Sadly, we had to wait until fifth to get to the good movies, where Clint Eastwood’s Million Dollar Baby resides. The boxing film, released by Warner Bros, earned $8.8 million, dropping only 29% compared to last weekend. WB added only 15 additional venues, brining Baby up to 2,025 screens. The total now for the $30 million-budgeted, Oscar-nominated film sits at $34.7 million.
It was a three-way battle for sixth as two Oscar nominees and a box office sensation went at it. Landing in sixth is The Aviator, Martin Scorsese’s Oscar nominated feature. The Aviator grossed $5.4 million in its eighth weekend of release. The film was off 28%, and has a running total of $75.9 million. With international grosses counted, Miramax has exceeded the production budget of $110 million.

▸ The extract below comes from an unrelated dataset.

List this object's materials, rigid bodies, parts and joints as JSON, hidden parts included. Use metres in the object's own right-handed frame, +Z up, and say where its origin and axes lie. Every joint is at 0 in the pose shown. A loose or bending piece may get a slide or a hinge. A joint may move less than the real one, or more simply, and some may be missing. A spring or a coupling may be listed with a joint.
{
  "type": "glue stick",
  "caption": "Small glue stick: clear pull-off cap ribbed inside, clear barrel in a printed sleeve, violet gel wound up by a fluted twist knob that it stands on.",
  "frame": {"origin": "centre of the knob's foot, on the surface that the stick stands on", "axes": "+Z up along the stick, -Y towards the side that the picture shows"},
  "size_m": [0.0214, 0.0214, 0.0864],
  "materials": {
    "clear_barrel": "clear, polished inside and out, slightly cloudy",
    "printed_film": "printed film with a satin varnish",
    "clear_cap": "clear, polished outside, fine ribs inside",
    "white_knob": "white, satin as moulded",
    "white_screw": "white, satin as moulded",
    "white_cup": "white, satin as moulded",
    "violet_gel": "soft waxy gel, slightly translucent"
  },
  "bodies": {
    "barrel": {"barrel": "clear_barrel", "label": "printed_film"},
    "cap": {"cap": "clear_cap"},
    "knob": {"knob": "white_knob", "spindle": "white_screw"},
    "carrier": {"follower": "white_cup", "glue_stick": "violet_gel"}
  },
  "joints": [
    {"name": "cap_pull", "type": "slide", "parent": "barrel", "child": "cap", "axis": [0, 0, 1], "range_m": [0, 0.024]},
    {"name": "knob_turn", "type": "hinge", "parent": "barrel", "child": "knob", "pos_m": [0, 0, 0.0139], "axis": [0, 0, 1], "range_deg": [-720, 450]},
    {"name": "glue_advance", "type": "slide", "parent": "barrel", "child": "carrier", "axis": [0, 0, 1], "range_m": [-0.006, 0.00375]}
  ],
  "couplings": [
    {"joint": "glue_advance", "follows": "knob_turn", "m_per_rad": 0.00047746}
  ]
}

Seventh went to Meet the Fockers, as the Universal release continues to hurl itself towards $300 million. Fockers grossed another $5 million this weekend, down only 38% from last weekend despite shedding 502 venues to bring its count down to 2,504. The comedy sensation has now earned $265.3 million, making it the 26th biggest film ever on the domestic front.
Sideways, now in its 16th weekend, came up in eighth place. The film had another great frame, as Fox Searchlight added 93 venues to bring its total up to 1,787. The Alexander Payne masterpiece grossed $4.8 million this weekend, and had a venue average of $2,686. The Oscar nominated drama has now earned $46.8 million, with potentially a lot more to come after the Oscars are announced.

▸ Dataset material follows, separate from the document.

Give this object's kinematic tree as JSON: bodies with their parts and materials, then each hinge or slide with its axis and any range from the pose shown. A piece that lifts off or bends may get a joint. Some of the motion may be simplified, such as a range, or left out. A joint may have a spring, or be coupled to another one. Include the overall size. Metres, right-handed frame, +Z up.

Ninth this weekend is Racing Stripes, which earned $4.4 million, dropping 32%. The zebra racing kids movie has now grossed $40.5 million.
Tenth goes to Coach Carter, which has had a great run in the top ten. The Coach grossed another $4.4 million this weekend, its fourth weekend of play. The $30 million Paramount feature has now earned a strong $59.5 million and should finish between $65 and $70 million.
Overall, it was another strong weekend at the box office. Over last year’s Super Bowl weekend, when New England beat Carolina 32-29, You Got Served brought the top ten totals up to about $67 million. This year’s totals eclipse that handily, with the top ten estimates coming in at $82.7 million.